The letter also states that Jennie and all the children of Mrs. Stanford’s brothers, then living, had been given one hundred thousand dollars in her husband’s will. She expresses the opinion that she has won the love and devotion of this niece. From this letter the trial court concluded that Mrs. Stanford understood the meaning and effect of adoption, that she believed that an adopted child would have the same rights as a natural child, hence when she made a bequest to the “child or children” of her niece, Mrs. Hansen, she intended to include any children that Mrs. Hansen might adopt.

While the letter is not conclusive evidence, it, together with the foregoing public policy with reference to adoption and *142the status of the person adopted, shows that the testatrix had considered the matter of adoption and its effect upon the person adopted.

There is no merit to Stanford University’s claim that the New York adoption was not an adoption. Mrs. Hansen and Mrs. Reynolds and her children appeared before the New York court consenting to the adoption and the court approved it. While there may have been some irregularities in the proceeding they are not of sufficient importance upon which to base a collateral attack. While the divorced husband of Mrs. Reynolds and the father of the children may not have been notified (the proceedings do not show whether or not he was) and did not consent, we fail to see how that will avail Stanford University here. The adoption has stood for many years, since 1924, without attack by anyone. (See, Estate of Smith, 86 Cal.App.2d 456 [195 P.2d 842].) Stanford University has not established that the adoption was void and it must be presumed to have been valid. (Estate of Smith, supra, 86 Cal.App.2d 456.) The effect of adoption under the New York law and construction of the will is not important. We are not here concerned with a question of inheritance but with the construction of a will, and whether "child or children" includes adopted persons. The construction of the will is governed by California law (see Prob. Code, §100; Rest., Conflicts, § 308). Stanford University suggests that the adoption was not made in good faith but merely for the purpose of inheritance—to bring the adopted persons under the will to the exclusion of Stanford University, the residuary legatee.
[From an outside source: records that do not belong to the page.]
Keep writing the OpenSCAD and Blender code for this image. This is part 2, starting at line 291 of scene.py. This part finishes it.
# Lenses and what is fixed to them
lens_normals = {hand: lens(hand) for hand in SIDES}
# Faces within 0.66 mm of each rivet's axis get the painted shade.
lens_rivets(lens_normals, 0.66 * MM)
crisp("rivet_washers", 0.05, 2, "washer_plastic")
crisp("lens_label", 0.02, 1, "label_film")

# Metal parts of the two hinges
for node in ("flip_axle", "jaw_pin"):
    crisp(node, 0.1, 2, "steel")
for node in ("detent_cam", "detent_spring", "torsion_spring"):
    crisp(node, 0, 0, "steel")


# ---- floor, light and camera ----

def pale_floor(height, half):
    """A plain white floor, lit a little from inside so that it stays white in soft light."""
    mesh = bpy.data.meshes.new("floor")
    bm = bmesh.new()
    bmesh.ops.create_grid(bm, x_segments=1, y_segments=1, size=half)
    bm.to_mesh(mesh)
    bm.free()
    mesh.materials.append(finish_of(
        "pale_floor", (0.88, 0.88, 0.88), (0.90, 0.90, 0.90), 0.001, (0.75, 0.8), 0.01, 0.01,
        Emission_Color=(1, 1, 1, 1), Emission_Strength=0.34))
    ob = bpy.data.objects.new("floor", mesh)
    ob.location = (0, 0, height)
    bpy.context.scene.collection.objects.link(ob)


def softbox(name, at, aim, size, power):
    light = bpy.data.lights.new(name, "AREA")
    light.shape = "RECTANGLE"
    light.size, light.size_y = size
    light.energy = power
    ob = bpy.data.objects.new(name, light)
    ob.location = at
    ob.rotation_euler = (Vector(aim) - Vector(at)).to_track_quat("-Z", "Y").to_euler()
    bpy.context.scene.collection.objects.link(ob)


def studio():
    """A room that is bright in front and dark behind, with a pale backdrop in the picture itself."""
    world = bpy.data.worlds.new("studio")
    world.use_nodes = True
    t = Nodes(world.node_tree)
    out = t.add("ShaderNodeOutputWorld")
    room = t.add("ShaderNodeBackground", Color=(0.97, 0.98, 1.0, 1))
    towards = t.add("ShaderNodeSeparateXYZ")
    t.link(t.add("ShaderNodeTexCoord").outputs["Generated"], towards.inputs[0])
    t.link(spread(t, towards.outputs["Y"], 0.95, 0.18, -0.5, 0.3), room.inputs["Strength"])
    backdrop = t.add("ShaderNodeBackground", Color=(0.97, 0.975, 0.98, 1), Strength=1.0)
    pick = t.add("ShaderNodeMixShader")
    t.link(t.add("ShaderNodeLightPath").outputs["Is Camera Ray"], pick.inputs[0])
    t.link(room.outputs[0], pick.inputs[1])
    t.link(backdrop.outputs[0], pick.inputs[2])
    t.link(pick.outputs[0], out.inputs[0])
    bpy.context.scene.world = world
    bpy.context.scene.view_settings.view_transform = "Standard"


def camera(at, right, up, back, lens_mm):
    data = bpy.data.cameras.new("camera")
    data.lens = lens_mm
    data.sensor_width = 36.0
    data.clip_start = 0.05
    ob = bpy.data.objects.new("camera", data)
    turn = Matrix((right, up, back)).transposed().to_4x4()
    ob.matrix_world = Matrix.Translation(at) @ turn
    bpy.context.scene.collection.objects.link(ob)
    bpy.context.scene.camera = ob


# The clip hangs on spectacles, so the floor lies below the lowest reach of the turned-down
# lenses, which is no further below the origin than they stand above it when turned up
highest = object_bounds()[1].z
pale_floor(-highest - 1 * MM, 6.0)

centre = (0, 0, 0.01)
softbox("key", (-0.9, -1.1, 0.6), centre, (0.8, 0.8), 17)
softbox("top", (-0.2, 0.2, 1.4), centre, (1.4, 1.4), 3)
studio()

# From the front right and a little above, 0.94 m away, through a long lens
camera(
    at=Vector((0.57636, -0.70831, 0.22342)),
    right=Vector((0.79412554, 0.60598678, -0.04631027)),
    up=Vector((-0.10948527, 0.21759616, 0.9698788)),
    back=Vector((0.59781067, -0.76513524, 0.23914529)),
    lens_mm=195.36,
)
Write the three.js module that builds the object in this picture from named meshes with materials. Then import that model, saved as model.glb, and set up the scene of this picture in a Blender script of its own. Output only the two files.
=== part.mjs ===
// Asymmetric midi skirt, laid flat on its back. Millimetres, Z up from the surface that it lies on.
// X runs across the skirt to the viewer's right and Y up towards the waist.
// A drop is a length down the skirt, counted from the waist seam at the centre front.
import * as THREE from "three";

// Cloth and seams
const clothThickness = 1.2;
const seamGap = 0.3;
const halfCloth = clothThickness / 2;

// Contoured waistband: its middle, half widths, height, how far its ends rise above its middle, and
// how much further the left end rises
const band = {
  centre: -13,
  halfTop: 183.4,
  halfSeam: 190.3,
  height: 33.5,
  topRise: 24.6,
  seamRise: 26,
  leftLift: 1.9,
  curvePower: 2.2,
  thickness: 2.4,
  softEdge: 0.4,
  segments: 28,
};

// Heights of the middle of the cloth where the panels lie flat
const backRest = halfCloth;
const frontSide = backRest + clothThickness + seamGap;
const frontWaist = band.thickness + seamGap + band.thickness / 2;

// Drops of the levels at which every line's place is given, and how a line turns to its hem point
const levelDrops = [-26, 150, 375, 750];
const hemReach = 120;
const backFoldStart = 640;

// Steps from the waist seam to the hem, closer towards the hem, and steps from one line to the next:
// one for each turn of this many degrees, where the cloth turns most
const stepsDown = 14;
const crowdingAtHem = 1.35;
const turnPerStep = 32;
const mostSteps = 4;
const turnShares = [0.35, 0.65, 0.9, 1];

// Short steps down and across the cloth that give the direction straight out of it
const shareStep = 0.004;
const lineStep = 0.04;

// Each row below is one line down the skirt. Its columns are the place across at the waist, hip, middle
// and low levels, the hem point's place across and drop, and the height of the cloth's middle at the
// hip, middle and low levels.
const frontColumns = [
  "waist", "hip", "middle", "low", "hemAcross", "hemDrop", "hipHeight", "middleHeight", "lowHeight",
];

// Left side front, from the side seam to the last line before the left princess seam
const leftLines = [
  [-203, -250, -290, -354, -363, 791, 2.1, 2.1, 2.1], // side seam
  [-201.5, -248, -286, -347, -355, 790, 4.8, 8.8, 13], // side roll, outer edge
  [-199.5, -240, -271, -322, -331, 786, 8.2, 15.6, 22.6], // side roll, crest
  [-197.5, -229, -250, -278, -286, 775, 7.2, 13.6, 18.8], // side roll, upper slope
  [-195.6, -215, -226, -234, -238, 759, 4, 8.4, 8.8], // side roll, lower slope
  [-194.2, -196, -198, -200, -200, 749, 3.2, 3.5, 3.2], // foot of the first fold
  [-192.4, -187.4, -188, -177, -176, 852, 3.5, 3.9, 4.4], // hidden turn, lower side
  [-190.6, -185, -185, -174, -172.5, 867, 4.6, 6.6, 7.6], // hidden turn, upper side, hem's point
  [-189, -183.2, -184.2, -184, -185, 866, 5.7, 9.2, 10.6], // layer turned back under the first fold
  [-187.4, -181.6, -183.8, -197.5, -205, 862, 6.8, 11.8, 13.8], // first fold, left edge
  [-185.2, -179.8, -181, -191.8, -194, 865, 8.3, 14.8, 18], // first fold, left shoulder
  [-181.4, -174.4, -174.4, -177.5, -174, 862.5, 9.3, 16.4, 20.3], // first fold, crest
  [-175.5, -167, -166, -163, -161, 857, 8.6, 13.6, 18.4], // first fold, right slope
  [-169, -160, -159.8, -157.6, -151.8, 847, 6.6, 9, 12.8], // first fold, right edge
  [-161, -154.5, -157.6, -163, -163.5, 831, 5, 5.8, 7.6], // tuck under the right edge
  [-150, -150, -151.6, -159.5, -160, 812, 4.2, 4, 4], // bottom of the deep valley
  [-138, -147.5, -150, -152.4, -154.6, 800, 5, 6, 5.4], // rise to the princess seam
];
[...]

This the lower court felt was not established and it is doubtful if it would be significant if it had been unless it showed the invalidity of the adoption which it does not. We find nothing in the will or the surrounding circumstances favoring Stanford University over the interpretation we have given the will.

The decree is reversed with directions to the trial court to order distribution of the property in accordance with the views herein expressed.

Gibson, C. J., Traynor, J., and Schauer, J., concurred.

Including the text now in Probate Code, section 123, supra.